• **Description of the task**: Filter the records below for the word "saved". Copy each line that holds it.

• **Input rows**:
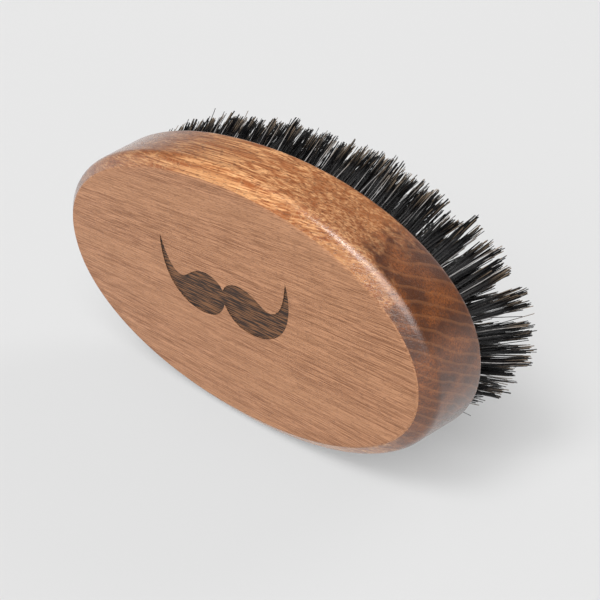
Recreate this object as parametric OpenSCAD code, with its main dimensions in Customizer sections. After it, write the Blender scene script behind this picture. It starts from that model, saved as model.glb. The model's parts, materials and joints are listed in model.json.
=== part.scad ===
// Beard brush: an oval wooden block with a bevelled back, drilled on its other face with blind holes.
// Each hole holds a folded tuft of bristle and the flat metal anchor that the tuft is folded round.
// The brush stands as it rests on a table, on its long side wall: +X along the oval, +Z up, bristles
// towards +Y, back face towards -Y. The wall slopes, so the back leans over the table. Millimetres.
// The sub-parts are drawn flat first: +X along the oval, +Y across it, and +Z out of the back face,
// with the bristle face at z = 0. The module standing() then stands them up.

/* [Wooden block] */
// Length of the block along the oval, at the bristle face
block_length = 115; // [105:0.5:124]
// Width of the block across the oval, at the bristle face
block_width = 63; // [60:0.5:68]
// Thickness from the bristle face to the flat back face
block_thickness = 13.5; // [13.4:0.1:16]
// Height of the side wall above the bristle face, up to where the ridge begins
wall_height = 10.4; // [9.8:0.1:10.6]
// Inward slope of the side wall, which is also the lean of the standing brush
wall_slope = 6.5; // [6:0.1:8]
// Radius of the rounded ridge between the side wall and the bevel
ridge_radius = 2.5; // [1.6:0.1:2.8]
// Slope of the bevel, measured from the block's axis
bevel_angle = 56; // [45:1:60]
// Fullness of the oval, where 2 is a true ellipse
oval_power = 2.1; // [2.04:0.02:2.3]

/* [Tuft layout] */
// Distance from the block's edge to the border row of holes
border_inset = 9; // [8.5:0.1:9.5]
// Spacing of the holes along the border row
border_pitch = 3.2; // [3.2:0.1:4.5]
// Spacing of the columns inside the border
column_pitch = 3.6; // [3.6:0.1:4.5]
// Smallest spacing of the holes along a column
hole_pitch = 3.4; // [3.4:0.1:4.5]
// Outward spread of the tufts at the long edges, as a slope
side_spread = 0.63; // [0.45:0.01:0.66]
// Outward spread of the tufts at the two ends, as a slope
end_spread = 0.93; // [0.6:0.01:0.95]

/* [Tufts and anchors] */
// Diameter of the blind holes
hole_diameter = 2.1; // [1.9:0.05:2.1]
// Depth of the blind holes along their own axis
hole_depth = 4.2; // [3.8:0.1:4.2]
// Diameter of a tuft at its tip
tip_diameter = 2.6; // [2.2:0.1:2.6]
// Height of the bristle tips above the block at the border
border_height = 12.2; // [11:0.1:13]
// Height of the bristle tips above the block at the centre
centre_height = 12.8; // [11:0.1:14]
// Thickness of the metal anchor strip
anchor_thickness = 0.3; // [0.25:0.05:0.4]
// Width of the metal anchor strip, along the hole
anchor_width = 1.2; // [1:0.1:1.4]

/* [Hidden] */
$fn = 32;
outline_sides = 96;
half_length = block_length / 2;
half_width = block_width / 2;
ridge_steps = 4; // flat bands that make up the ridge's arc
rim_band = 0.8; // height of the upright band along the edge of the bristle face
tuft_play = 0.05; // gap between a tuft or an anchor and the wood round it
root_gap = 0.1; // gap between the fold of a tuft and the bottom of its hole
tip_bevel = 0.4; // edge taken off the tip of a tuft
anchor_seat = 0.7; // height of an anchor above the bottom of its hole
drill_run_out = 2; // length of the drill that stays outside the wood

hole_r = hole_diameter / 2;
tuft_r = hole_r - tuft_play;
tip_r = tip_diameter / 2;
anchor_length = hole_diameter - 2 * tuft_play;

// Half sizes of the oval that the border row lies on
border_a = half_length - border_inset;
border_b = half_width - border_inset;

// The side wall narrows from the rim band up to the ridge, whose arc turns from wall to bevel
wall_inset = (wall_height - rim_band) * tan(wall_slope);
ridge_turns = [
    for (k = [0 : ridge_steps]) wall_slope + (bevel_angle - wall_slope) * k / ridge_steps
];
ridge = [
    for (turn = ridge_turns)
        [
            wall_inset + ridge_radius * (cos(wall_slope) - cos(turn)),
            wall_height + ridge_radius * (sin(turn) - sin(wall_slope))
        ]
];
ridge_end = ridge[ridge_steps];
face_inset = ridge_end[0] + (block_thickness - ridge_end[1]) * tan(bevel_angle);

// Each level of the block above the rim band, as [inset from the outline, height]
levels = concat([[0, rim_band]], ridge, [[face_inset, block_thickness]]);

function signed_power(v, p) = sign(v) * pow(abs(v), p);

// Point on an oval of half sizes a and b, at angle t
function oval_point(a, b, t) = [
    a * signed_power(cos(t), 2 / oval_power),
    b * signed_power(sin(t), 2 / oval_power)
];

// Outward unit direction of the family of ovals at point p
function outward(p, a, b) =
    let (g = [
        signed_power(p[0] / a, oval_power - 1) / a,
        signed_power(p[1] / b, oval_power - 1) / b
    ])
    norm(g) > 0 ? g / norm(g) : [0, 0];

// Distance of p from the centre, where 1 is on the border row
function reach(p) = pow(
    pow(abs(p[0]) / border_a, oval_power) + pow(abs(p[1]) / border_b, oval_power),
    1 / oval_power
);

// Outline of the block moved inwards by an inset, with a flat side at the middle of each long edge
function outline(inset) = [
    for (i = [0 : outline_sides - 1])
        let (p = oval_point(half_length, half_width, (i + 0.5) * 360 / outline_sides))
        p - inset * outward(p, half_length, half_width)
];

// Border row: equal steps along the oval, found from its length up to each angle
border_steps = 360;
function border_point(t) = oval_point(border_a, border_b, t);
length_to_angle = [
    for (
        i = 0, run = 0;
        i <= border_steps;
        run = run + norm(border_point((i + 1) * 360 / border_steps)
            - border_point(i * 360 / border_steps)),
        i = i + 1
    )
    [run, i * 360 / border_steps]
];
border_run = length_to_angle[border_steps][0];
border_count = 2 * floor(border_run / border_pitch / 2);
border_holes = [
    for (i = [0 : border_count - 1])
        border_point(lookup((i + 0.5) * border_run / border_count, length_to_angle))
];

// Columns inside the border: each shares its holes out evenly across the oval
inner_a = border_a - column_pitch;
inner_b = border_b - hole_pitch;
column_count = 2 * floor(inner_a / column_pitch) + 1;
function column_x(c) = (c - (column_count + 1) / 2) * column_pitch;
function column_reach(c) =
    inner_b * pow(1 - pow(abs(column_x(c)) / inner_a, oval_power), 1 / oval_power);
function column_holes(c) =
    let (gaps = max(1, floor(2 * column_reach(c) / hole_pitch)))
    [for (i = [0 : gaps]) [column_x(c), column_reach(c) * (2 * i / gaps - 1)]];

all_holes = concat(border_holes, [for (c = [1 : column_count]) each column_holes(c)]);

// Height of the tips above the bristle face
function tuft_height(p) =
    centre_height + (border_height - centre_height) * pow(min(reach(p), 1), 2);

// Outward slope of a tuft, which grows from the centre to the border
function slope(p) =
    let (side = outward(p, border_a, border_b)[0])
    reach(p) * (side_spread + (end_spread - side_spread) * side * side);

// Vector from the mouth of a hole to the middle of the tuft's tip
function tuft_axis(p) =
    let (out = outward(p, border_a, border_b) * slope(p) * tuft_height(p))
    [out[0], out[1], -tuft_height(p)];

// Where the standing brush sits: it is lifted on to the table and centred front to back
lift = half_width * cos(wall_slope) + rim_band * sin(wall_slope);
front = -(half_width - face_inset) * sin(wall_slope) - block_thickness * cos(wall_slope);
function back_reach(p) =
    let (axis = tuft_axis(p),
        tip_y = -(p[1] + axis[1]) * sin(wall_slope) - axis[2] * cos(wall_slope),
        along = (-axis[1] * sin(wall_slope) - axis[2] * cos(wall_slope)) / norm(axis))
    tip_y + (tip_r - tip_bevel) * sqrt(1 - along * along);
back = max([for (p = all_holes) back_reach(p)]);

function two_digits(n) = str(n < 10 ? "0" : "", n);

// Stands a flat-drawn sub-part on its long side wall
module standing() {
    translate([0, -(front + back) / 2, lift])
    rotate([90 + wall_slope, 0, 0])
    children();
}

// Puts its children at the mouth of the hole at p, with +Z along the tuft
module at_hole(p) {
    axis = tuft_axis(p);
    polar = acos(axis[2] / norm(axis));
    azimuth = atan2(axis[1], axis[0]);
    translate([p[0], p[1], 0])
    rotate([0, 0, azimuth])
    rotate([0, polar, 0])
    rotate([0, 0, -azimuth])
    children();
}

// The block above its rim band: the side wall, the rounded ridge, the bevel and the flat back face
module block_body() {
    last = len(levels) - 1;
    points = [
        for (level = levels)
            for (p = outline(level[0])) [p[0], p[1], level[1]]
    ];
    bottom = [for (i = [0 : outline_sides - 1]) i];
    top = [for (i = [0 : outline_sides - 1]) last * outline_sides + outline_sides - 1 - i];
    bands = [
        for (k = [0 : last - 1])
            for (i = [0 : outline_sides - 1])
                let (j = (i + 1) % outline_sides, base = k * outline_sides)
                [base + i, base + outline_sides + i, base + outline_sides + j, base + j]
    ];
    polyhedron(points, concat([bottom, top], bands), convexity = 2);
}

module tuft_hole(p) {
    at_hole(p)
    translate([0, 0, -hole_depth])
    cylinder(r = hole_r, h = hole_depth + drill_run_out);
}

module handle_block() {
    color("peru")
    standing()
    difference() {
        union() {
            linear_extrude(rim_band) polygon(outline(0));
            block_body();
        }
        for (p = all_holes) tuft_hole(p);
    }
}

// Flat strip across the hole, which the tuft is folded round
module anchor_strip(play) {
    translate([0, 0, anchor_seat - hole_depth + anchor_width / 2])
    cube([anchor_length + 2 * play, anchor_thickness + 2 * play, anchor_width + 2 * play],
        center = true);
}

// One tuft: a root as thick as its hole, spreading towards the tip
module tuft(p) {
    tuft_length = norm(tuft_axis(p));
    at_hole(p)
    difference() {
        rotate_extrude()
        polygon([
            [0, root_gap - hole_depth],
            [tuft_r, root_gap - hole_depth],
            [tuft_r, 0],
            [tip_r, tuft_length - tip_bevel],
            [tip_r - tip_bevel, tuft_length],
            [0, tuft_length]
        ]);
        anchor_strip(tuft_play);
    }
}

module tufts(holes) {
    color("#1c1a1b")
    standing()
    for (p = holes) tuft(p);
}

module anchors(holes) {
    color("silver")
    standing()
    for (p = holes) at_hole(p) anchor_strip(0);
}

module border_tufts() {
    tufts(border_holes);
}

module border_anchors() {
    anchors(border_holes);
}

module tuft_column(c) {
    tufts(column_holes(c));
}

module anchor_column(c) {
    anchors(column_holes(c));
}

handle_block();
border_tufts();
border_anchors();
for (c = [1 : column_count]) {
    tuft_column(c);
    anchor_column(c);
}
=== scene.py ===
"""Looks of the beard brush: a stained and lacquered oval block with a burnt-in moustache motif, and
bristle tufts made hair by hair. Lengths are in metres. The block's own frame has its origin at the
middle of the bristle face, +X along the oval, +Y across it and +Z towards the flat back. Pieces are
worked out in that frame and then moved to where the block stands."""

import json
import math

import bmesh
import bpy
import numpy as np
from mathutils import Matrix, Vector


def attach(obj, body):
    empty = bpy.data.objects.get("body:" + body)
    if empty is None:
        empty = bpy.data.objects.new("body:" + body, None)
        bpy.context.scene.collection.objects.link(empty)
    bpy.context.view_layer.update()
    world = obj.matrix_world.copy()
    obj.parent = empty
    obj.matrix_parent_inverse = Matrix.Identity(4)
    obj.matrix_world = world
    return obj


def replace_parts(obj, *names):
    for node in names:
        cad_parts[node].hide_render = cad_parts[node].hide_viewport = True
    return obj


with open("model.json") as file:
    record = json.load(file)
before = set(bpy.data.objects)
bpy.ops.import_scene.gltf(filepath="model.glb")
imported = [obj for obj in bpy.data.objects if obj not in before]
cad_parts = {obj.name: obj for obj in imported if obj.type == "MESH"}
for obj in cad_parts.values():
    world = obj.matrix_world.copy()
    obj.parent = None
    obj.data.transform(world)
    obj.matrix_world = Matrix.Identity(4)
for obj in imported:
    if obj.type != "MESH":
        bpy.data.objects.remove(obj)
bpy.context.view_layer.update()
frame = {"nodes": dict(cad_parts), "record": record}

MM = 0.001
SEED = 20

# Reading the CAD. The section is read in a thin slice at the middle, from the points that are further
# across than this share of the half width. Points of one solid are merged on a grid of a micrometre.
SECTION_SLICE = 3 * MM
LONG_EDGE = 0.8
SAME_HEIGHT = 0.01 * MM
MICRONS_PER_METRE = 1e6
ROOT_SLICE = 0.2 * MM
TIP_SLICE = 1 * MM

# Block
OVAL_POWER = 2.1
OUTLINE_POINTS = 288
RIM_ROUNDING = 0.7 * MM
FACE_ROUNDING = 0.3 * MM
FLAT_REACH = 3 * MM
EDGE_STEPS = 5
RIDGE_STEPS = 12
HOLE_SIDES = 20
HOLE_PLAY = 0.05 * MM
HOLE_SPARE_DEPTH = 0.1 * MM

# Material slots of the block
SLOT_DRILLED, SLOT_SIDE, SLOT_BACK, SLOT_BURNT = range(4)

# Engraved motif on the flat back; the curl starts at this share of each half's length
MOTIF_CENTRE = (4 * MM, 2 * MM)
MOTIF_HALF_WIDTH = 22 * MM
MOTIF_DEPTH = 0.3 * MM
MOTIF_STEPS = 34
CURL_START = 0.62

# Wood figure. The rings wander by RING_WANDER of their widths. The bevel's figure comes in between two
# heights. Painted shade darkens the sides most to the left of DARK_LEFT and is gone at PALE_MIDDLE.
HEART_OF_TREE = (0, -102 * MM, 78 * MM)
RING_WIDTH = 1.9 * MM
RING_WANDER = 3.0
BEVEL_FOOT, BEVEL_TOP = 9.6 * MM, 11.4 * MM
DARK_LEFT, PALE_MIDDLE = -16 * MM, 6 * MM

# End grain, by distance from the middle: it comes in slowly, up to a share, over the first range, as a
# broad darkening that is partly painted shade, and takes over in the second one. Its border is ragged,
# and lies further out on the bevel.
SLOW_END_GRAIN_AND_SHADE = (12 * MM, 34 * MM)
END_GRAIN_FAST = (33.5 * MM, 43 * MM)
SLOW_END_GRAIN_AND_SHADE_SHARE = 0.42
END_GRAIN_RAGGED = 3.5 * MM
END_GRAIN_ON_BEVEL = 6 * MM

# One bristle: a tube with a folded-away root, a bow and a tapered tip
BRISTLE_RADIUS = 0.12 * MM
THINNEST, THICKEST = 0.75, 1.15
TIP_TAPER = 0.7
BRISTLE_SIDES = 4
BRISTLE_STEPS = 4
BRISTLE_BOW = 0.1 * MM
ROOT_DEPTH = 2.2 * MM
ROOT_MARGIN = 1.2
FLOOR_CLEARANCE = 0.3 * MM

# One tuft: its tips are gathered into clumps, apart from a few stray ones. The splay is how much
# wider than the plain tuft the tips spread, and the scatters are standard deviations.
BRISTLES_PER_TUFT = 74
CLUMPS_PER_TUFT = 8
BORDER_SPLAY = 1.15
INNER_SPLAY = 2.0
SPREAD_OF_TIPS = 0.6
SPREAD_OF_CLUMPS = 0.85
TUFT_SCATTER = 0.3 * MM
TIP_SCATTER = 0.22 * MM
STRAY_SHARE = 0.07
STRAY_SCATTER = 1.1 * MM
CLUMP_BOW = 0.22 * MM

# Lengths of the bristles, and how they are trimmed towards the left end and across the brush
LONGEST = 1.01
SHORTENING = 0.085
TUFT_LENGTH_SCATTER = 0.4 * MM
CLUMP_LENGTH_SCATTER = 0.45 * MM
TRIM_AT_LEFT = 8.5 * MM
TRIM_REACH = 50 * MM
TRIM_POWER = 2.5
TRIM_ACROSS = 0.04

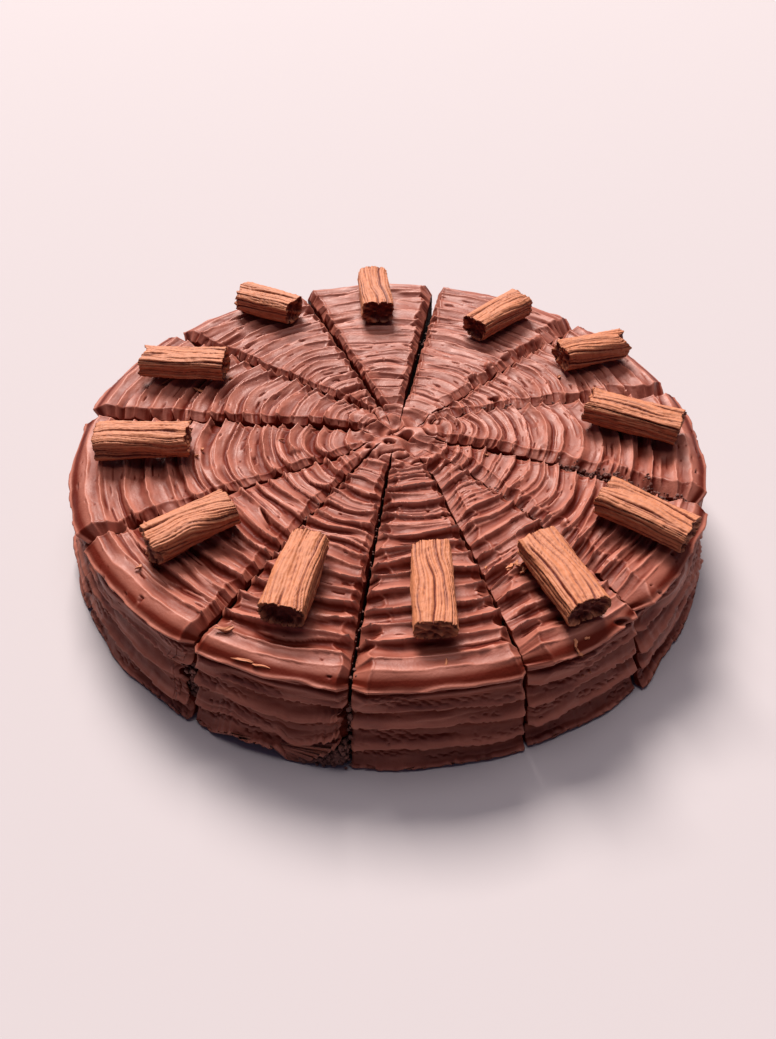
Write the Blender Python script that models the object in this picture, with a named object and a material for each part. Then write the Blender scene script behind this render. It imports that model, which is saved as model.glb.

• **Solution below**:
Recreate this object as parametric OpenSCAD code, with its main dimensions in Customizer sections. After it, write the Blender scene script behind this picture. It starts from that model, saved as model.glb. The model's parts, materials and joints are listed in model.json.
Write the Blender Python script that models the object in this picture, with a named object and a material for each part. Then write the Blender scene script behind this render. It imports that model, which is saved as model.glb.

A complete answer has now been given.